The Radical Architect of Footwork’s Future

Origins: The Steel Mill and the Sound of Gary
Jerrilynn Patton was born on July 30, 1987, in Gary, Indiana, a city with a rich but difficult industrial history. Raised in a home where music was a constant presence, she grew up listening to the soulful precision of artists like Anita Baker and Sade. However, the soundtrack of her immediate environment was the frantic, polyrhythmic pulse of footwork—a genre born in nearby Chicago characterized by its 160 BPM speed and hyper-syncopated percussion.
Patton’s early life was marked by a sharp analytical mind; she briefly studied mathematics at Purdue University. This mathematical foundation would later become the backbone of her rhythmic architecture. Before her music career took flight, she spent years working at a local steel mill. While she often notes that the mill’s sounds didn’t consciously inspire her, the discipline and industrial scale of her environment undeniably mirror the rigorous, metallic precision found in her compositions.
The Ascent: From “Erotic Heat” to Dark Energy
Jlin’s entry into the public eye was nothing short of a sonic earthquake. In 2011, her track “Erotic Heat” was featured on the Bangs & Works Vol. 2 compilation, instantly marking her as a divergent voice. While footwork was traditionally built on looped vocal samples and heavy bass, Jlin’s work felt more like an intricate clockwork of percussion.

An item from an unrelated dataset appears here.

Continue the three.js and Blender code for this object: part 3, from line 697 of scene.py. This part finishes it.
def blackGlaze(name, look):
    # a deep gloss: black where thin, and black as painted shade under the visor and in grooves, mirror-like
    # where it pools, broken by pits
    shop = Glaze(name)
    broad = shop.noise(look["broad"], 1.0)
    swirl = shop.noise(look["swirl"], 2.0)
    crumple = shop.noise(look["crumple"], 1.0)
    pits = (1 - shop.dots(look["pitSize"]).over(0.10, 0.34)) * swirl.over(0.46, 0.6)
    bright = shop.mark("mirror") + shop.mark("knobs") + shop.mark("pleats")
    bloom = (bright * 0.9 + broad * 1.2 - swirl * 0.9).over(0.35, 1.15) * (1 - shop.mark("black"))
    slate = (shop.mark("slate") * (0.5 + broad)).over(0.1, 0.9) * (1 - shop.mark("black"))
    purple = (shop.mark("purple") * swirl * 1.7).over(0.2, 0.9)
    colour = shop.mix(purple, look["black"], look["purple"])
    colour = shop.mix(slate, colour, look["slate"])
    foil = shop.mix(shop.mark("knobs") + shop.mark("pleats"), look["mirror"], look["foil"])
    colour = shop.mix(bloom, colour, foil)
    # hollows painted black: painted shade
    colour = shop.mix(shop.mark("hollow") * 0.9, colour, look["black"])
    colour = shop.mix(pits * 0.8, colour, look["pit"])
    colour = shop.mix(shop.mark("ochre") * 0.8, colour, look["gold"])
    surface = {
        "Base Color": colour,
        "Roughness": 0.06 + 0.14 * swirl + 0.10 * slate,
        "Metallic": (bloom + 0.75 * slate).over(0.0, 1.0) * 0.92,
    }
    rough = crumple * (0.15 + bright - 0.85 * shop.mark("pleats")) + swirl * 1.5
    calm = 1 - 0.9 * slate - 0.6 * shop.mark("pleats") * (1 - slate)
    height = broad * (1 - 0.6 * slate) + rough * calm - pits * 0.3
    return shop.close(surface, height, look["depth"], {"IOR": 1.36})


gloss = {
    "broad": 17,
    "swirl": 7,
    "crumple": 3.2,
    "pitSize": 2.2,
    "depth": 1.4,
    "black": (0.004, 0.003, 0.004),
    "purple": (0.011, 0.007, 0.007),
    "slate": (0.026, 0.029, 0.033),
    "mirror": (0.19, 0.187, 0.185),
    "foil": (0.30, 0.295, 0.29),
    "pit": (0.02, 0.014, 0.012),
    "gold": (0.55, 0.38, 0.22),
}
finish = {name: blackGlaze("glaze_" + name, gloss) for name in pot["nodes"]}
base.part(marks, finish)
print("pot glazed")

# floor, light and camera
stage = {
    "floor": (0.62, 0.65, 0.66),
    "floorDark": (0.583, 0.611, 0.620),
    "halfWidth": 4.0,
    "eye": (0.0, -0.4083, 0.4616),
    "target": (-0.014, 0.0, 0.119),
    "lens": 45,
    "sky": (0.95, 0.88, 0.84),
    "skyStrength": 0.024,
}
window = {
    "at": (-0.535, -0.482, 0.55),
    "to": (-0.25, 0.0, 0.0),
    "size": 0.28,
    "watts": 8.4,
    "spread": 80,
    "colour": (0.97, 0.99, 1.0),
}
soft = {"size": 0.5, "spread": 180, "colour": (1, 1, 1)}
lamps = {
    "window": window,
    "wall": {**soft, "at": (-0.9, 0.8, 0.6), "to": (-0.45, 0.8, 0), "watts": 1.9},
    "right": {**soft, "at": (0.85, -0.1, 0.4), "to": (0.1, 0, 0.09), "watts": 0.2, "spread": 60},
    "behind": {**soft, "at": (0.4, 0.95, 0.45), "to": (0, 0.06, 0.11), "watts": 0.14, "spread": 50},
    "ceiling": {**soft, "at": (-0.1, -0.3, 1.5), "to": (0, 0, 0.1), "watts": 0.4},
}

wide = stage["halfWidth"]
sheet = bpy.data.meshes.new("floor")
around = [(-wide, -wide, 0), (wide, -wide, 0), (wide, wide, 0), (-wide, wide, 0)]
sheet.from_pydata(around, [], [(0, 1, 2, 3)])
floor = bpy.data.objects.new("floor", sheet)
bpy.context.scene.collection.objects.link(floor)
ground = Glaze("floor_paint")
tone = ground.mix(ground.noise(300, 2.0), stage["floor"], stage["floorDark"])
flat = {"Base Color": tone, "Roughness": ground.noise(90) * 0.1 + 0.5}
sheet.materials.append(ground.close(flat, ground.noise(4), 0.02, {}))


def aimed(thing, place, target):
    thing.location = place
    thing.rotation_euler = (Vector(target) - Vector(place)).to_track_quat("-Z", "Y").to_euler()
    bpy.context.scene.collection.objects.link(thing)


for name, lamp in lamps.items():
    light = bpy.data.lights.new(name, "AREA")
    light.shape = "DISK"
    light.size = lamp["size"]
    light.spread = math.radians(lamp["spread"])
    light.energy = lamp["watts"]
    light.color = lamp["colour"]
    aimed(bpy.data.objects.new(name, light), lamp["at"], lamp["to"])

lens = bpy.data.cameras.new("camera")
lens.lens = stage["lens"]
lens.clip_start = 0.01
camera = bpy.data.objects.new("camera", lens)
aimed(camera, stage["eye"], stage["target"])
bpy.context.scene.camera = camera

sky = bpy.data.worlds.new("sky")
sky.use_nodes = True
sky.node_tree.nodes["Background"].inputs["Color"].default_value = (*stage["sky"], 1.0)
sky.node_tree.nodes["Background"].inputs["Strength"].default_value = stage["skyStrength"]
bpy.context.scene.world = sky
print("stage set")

In 2015, she released her debut album, Dark Energy, via the UK label Planet Mu. The album was a critical triumph, named “Album of the Year” by The Wire and The Quietus. It signaled a departure from traditional dance music; this was music that was “dark” not in mood, but in its dense, light-bending complexity.
The Architect of Rhythm: Black Origami and Beyond
If Dark Energy was a breakthrough, 2017’s Black Origami was a masterpiece. On this record, Jlin moved entirely into her own realm. She collaborated with the likes of William Basinski and Holly Herndon, creating sounds that felt less like “tracks” and more like living sculptures.

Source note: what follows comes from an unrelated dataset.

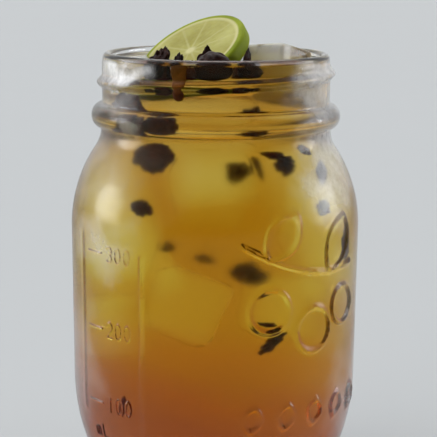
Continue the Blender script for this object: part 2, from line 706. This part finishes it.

Her trajectory took her from the underground to the elite stages of the performing arts. She was commissioned by the legendary choreographer Wayne McGregor to score the dance piece Autobiography (2018), and later by the Kronos Quartet. These milestones moved Jlin into the category of a “contemporary composer,” a title she wears with the same grit she brought to the steel mill.
Recent Milestones: The Pulitzer and Akoma
In the mid-2020s, Jlin has reached a zenith of institutional and artistic recognition. In 2023, she was nominated for the Pulitzer Prize in Music for her work Perspective, originally performed by Third Coast Percussion.

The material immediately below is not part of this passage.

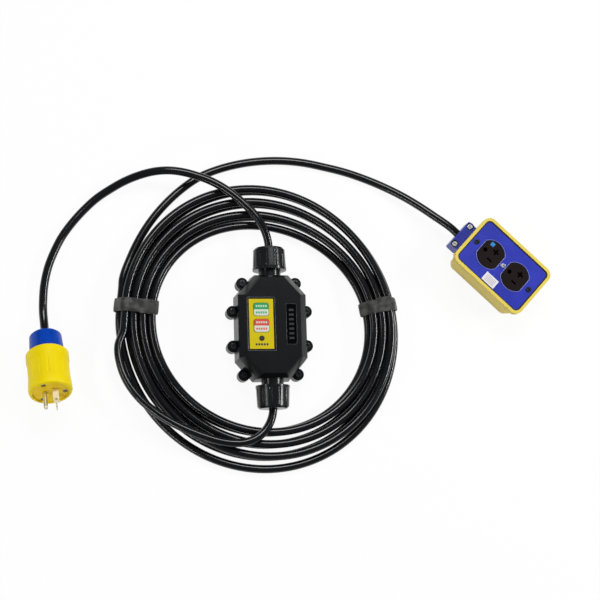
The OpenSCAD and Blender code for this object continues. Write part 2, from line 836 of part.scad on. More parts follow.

Her latest major studio album, Akoma (March 2024), represents her most formidable collaboration to date. Featuring icons like Philip Glass and Björk, the album is a testament to her standing in the global entertainment industry. Most recently, in May 2025, Jlin made history by premiering the first-ever piece of electronic music commissioned by the U.S. Library of Congress, cementing her place in the American musical canon.
Selected Discography & Key Works
| Year | Title | Format | Key Feature |
| 2015 | Dark Energy | Album | Debut; reshaped the definition of “Footwork.” |
| 2017 | Black Origami | Album | Global critical acclaim; explored “rhythm as space.” |
| 2018 | Autobiography | Score | Collaborative project with Wayne McGregor. |
| 2023 | Perspective | EP/Score | Pulitzer Prize finalist in Music. |
| 2024 | Akoma | Album | Features Philip Glass, Björk, and Kronos Quartet. |
| 2025 | Library of Congress Commission | Performance | First electronic commission for the US institution. |
Artistry and Philosophy: The Divine in the Beat
Jlin’s music is deeply tied to her personal philosophy of “vulnerability.” She often describes her instruments as her “children” and her creative process as a form of self-interrogation. She famously avoids “blueprints,” preferring to let the sound dictate the direction of the track.
A spiritual undercurrent runs through her work, though it is one of “embodied love” and physical presence. She views her feet and hands as “sacred portals” that connect the earth to the digital realm. This perspective is why she often insists on performing in the pit or at the same level as the audience, rejecting the distant “god-like” DJ persona for one that is grounded and human.
Jlin’s legacy is the destruction of the “electronic vs. classical” binary. By bringing the raw, urban energy of Gary and Chicago into the world’s most prestigious opera houses and museums, she has paved the way for a new generation of Black electronic artists. She remains an “unmistakably original voice,” proving that even in a world of algorithms, the most powerful rhythms are those that come from the human spirit.